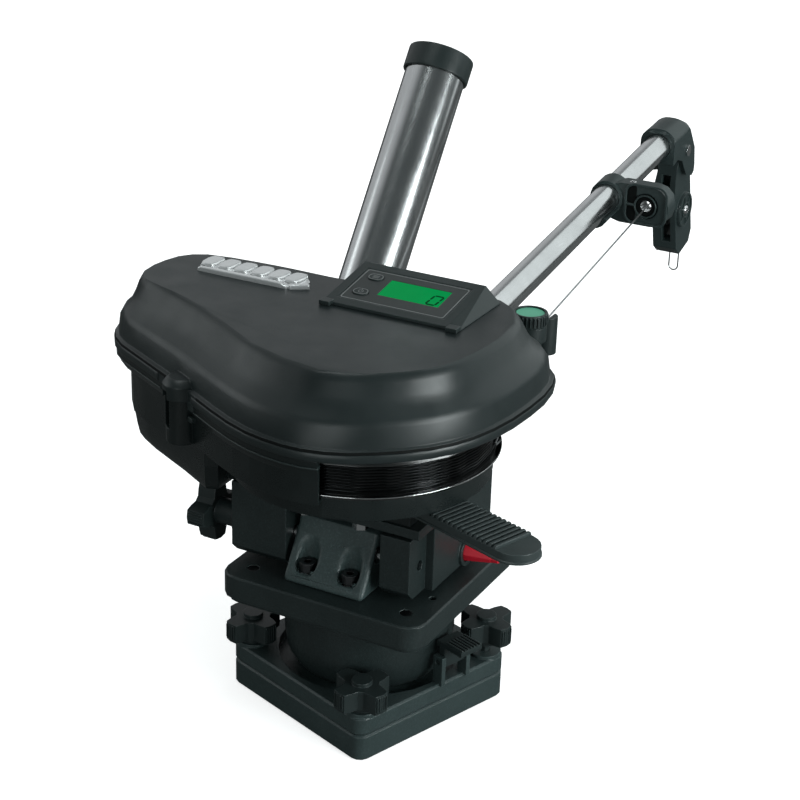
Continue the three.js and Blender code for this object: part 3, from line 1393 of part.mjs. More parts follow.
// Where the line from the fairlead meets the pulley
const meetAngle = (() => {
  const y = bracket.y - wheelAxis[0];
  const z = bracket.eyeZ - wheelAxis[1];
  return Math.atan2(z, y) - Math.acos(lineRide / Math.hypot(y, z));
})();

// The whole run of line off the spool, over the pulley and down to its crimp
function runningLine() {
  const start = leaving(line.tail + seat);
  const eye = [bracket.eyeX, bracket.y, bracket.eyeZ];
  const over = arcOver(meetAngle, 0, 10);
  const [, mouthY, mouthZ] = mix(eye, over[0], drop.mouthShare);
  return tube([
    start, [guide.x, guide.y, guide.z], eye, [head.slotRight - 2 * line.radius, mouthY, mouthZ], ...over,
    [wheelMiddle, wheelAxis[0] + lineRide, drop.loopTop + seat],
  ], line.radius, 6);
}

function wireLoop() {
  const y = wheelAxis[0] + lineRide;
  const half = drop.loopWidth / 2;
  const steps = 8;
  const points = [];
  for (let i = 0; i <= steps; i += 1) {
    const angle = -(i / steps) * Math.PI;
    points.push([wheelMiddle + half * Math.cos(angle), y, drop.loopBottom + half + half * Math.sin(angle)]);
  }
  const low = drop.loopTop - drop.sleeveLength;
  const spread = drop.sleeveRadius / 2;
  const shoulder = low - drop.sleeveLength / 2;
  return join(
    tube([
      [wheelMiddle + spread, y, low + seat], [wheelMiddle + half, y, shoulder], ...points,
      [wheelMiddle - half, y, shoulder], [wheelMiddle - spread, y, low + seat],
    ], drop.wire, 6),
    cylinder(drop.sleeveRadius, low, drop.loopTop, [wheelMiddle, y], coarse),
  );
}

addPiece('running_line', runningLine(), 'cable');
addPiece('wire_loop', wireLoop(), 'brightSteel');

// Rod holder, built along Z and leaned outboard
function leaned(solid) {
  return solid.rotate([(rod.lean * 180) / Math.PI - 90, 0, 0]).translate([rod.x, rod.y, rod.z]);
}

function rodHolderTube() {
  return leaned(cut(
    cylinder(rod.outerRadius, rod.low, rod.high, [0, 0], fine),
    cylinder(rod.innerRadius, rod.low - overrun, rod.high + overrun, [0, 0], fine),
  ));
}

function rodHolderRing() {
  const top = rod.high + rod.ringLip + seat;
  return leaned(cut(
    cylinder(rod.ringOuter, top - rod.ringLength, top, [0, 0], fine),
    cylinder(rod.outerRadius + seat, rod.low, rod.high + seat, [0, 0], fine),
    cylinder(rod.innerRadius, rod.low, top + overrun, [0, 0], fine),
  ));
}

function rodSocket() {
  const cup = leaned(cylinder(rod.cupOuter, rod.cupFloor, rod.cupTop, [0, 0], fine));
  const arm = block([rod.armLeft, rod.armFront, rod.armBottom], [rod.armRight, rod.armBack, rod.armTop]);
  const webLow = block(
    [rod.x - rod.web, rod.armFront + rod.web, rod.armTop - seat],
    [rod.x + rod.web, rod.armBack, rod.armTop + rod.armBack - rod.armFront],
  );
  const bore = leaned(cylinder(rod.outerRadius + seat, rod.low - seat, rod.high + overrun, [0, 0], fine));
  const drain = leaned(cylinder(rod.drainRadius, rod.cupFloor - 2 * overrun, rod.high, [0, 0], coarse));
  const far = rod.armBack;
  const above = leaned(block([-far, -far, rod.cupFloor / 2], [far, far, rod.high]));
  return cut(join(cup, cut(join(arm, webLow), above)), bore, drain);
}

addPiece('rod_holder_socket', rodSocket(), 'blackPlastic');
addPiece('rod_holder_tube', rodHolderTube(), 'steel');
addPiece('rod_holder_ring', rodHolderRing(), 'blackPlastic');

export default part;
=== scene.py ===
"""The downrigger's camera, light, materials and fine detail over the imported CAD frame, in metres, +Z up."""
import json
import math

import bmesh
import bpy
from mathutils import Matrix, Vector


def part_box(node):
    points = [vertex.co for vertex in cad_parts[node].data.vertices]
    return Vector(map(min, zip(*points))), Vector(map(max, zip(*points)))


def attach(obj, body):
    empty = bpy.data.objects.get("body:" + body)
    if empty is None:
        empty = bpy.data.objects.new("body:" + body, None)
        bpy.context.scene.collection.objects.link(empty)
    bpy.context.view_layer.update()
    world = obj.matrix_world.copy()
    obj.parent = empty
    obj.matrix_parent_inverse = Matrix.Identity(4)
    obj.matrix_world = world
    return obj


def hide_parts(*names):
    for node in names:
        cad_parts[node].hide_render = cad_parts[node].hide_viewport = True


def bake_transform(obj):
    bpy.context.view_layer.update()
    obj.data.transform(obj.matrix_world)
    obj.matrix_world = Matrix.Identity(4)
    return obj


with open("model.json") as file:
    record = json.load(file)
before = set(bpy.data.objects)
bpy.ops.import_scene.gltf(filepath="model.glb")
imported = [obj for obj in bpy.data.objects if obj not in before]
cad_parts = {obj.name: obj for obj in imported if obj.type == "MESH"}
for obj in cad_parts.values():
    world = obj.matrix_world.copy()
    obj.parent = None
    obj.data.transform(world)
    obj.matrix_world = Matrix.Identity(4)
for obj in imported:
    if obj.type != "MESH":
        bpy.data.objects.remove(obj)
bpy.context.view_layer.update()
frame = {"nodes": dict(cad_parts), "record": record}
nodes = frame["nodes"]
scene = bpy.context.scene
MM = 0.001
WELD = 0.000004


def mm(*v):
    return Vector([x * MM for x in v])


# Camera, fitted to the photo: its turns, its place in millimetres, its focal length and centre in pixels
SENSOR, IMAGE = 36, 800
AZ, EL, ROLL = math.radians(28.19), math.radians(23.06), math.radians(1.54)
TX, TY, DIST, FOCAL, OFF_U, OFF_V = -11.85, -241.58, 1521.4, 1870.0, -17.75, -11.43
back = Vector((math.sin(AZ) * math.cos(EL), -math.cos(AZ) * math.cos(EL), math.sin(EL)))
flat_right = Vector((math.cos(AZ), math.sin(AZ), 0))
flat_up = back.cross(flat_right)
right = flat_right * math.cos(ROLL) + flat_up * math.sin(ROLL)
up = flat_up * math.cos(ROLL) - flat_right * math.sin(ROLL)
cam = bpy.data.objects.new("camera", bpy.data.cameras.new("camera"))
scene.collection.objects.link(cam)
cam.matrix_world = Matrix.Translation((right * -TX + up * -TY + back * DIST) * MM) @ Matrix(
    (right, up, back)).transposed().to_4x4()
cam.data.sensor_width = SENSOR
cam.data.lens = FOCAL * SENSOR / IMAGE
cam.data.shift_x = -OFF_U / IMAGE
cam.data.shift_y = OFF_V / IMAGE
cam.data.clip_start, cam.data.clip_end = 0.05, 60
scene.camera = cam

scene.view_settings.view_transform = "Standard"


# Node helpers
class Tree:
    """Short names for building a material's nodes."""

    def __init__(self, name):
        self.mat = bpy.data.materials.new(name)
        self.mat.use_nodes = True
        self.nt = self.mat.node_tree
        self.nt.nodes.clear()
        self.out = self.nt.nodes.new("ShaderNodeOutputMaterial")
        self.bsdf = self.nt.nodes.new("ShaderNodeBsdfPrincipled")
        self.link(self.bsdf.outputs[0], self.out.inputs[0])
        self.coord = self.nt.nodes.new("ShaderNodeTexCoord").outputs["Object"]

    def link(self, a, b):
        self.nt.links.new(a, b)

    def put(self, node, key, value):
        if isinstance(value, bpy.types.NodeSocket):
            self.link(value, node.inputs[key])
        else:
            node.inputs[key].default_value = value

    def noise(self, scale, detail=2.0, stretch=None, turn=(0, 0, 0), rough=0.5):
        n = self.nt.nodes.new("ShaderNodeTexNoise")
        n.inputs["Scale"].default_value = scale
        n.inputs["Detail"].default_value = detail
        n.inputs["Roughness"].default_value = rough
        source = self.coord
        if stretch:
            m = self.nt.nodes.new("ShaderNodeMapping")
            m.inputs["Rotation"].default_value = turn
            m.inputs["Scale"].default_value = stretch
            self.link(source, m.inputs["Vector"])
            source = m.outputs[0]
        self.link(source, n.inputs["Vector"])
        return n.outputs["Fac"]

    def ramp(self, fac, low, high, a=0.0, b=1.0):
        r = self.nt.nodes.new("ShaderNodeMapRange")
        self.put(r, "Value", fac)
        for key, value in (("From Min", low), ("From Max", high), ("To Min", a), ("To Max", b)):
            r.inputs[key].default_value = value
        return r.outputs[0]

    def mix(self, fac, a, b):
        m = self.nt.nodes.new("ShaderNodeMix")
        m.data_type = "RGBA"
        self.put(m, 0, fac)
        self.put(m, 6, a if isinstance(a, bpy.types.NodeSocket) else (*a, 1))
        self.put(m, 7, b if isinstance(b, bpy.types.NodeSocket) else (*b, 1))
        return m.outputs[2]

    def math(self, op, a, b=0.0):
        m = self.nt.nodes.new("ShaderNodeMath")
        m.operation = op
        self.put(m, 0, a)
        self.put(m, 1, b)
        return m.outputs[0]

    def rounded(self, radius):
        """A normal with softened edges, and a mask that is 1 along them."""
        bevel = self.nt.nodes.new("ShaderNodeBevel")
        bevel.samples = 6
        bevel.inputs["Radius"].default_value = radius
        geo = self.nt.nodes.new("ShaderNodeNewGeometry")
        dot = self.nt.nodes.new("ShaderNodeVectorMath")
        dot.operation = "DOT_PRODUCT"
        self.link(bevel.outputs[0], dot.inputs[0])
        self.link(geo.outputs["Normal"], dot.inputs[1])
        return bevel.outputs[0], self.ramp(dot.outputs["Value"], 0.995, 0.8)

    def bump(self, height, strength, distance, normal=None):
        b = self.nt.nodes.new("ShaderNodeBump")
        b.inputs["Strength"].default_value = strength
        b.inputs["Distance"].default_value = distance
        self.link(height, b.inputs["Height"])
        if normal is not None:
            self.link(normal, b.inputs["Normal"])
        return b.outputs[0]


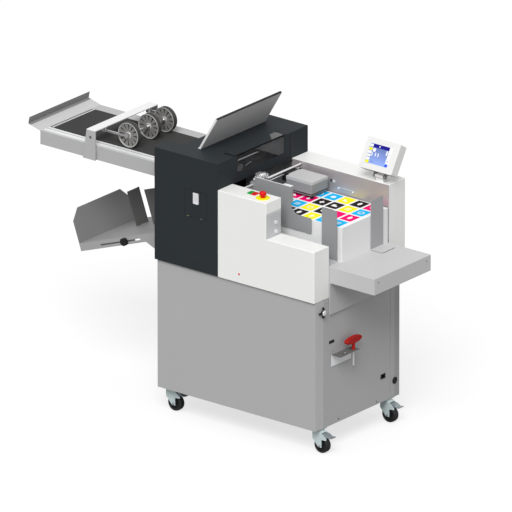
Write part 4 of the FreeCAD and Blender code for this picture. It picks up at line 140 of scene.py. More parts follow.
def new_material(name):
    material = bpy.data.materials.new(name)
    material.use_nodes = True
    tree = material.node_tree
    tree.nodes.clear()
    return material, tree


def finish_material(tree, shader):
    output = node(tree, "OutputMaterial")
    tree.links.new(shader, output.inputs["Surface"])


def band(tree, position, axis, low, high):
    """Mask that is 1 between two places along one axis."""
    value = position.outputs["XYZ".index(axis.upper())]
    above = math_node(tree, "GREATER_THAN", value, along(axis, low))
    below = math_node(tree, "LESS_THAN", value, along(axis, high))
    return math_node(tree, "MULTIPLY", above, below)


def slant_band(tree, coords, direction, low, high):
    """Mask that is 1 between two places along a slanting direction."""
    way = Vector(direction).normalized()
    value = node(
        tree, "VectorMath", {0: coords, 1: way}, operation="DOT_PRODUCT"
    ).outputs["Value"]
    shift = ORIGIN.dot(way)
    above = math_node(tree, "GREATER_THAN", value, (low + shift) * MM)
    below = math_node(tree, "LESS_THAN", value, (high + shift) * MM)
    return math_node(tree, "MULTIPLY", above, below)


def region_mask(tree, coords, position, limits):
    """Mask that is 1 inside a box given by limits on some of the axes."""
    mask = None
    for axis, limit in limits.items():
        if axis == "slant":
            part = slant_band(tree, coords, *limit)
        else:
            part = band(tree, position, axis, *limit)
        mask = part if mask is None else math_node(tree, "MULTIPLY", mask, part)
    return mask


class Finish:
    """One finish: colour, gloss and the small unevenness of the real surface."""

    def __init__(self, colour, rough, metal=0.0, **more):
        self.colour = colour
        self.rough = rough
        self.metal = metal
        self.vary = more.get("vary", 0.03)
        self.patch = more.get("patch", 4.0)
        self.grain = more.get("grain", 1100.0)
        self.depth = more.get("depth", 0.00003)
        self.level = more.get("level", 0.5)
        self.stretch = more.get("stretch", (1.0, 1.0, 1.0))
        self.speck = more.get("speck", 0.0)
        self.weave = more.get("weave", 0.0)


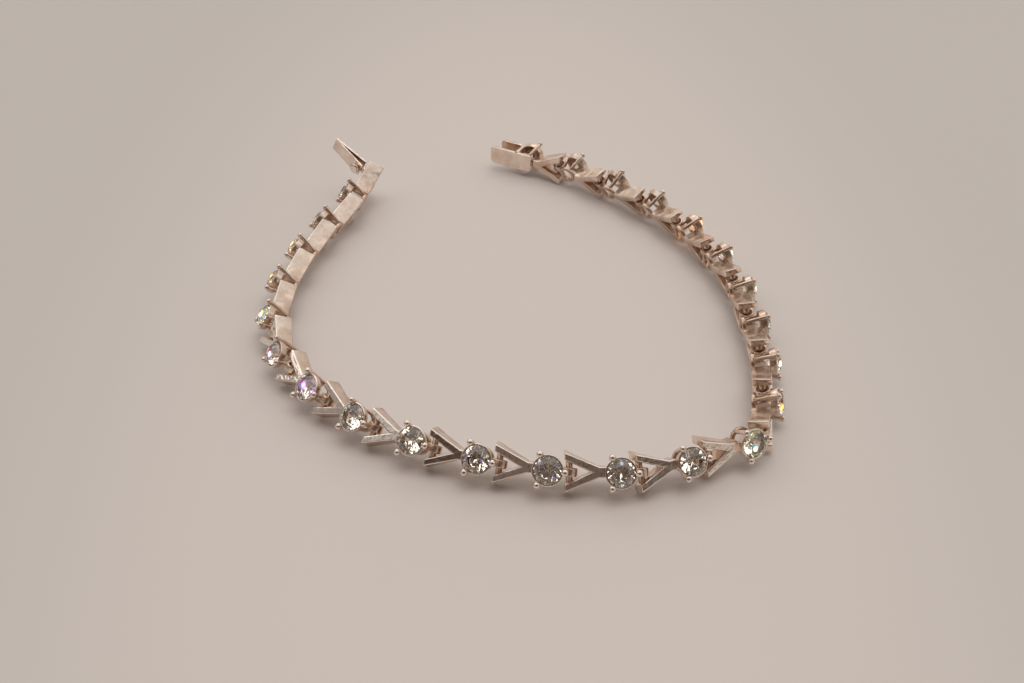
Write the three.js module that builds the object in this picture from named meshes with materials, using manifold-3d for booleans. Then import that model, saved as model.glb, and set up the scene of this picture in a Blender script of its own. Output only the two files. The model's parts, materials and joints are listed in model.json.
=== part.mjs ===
-*-*-
Quote exactly the lines running from the line with "addPiece('rod_holder_socket', rodSocket(), 'blackPlastic');" through the line with "obj.data.transform(obj.matrix_world)", both ends included, and nothing more.

FULL SOLUTION =
addPiece('rod_holder_socket', rodSocket(), 'blackPlastic');
addPiece('rod_holder_tube', rodHolderTube(), 'steel');
addPiece('rod_holder_ring', rodHolderRing(), 'blackPlastic');

export default part;
=== scene.py ===
"""The downrigger's camera, light, materials and fine detail over the imported CAD frame, in metres, +Z up."""
import json
import math

import bmesh
import bpy
from mathutils import Matrix, Vector


def part_box(node):
    points = [vertex.co for vertex in cad_parts[node].data.vertices]
    return Vector(map(min, zip(*points))), Vector(map(max, zip(*points)))


def attach(obj, body):
    empty = bpy.data.objects.get("body:" + body)
    if empty is None:
        empty = bpy.data.objects.new("body:" + body, None)
        bpy.context.scene.collection.objects.link(empty)
    bpy.context.view_layer.update()
    world = obj.matrix_world.copy()
    obj.parent = empty
    obj.matrix_parent_inverse = Matrix.Identity(4)
    obj.matrix_world = world
    return obj


def hide_parts(*names):
    for node in names:
        cad_parts[node].hide_render = cad_parts[node].hide_viewport = True


def bake_transform(obj):
    bpy.context.view_layer.update()
    obj.data.transform(obj.matrix_world)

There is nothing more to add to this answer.